Example 2: From Tight to Loose Coupling

Scenario: An ordering system where the Order Service calls the Shipping Service via HTTP. If the Shipping Service is down, the Order Service throws an error to the customer.

Remediation: Introduce Amazon SQS between the services.
Process:
- Order Service writes a "ShipOrder" message to SQS.
- Shipping Service polls SQS when ready.
Result: If the Shipping Service fails, orders are still accepted and buffered in SQS. No data is lost, and the customer experience is preserved.

Checkpoint Questions

What is the primary difference between horizontal and vertical scaling in the context of reliability?
Why does the text recommend monitoring business-centric KPIs over purely technical operational metrics?
List three AWS services that provide built-in multi-AZ redundancy without manual configuration.
What is the benefit of testing recovery procedures in a separate test environment?

Muddy Points & Cross-Refs

Synchronous vs. Asynchronous: A common point of confusion is when to use tight (synchronous) coupling.
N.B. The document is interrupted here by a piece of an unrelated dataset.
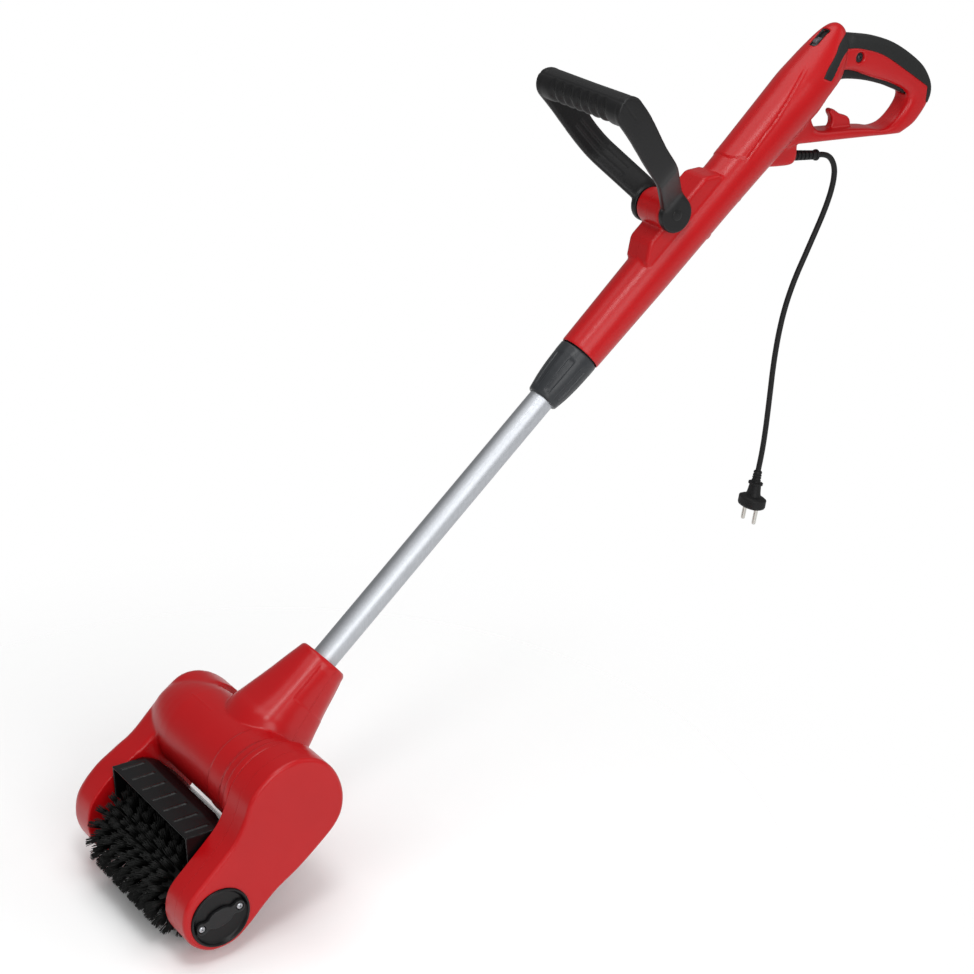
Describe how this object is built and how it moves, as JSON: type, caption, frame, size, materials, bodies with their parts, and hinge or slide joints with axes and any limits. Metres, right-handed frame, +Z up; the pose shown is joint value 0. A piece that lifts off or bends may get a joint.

Tight coupling is necessary when an immediate response is required (e.g., a real-time login check). Use the Designing for Failure section in Chapter 5 for a deeper dive.
Cost vs. Reliability: Adding redundancy increases costs. Evaluation should be based on the SLA (Service Level Agreement) requirements of the business.
Built-in Redundancy: Students often forget that S3 and DynamoDB are multi-AZ by default, whereas EC2 and RDS (non-Aurora) require specific configuration to be multi-AZ.

Comparison Tables

Scaling Methodologies

Feature	Vertical Scaling (Scale Up)	Horizontal Scaling (Scale Out)
SPOF Risk	High (Single point of failure)	Low (Distributed resources)
Reliability	Decreases impact of load, not failure	Increases aggregate availability
Recovery	Requires downtime to resize	Automatic (Self-healing)
Limit	Hard hardware ceiling	Virtually unlimited

Coupling Strategies

Strategy	Pros	Cons
Tight Coupling	Simple to implement, low latency.	Failure is contagious; hard to scale independently.
Loose Coupling	High resilience, independent deployment.	Adds complexity; eventual consistency issues.
Tools	Direct API calls, SDKs.	SQS, SNS, Step Functions, Kinesis.